Over the years Helen seemed to constantly reinvent herself.  While living in Chicago, she was a wife of Samuel Jones, an attorney, and mother of two children, Sam and Nancy.  While living in Maine she had a relatively brief marriage to David Weir, a man she knew in college.  She told me he had once asked her to marry him while they were in college and I said, “What did you say?”  “Well, I don’t think I spoke to him anymore,” she said.  Years later he turned up in her driveway and they were soon married.  It seemed impetuous!  David was very “active” and I would hear reports of Helen hiking and rafting and off doing heaven knows what.  She also had a relationship with Mark Mooty, an AKC official, and she spent much time in New York City during that period of her life.  Helen bought a pedigree service and had an enormous quantity of stud books and gained significant pedigree knowledge because of it.  And, of course, the almost twenty-year marriage to Bob Caldwell, whom she had known from her earliest days in the breed, must have been a wonderful time in her life.    Helen also maintained a very close relationship with Peter and Anne Clifton for many years who’s Joseter breeding program has been one of the world’s most accomplished efforts and whom I believe she respected enormously. 

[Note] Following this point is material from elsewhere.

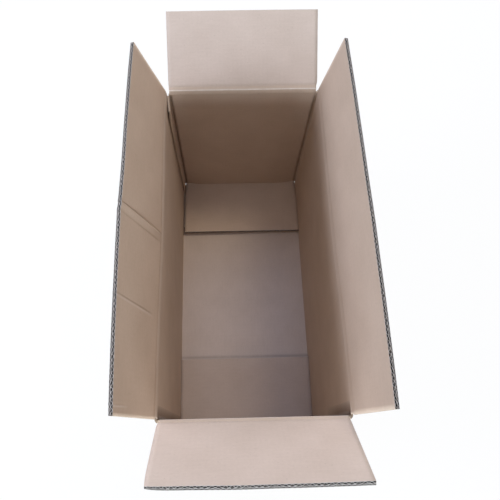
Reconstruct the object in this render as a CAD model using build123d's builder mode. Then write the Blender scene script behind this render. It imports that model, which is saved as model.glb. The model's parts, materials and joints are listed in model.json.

Throughout her adult life, Helen provided significant service to the breed beginning with her serving as President of the CWCCA while in her early thirties.  Helen chaired the breed standard revision committee, and was also largely responsible for the current illustrated breed standard illustrations much of which I suspect she underwrote.

This remembrance can only be a mere glimpse of someone who lived a full and interesting life.  I am not a religious person, but I am a deeply spiritual person, and I know Helen can still share in the joys we experience with the great breed that she loved so much.  I will think of her and talk with her often and I know she would appreciate hearing from you on occasion as well.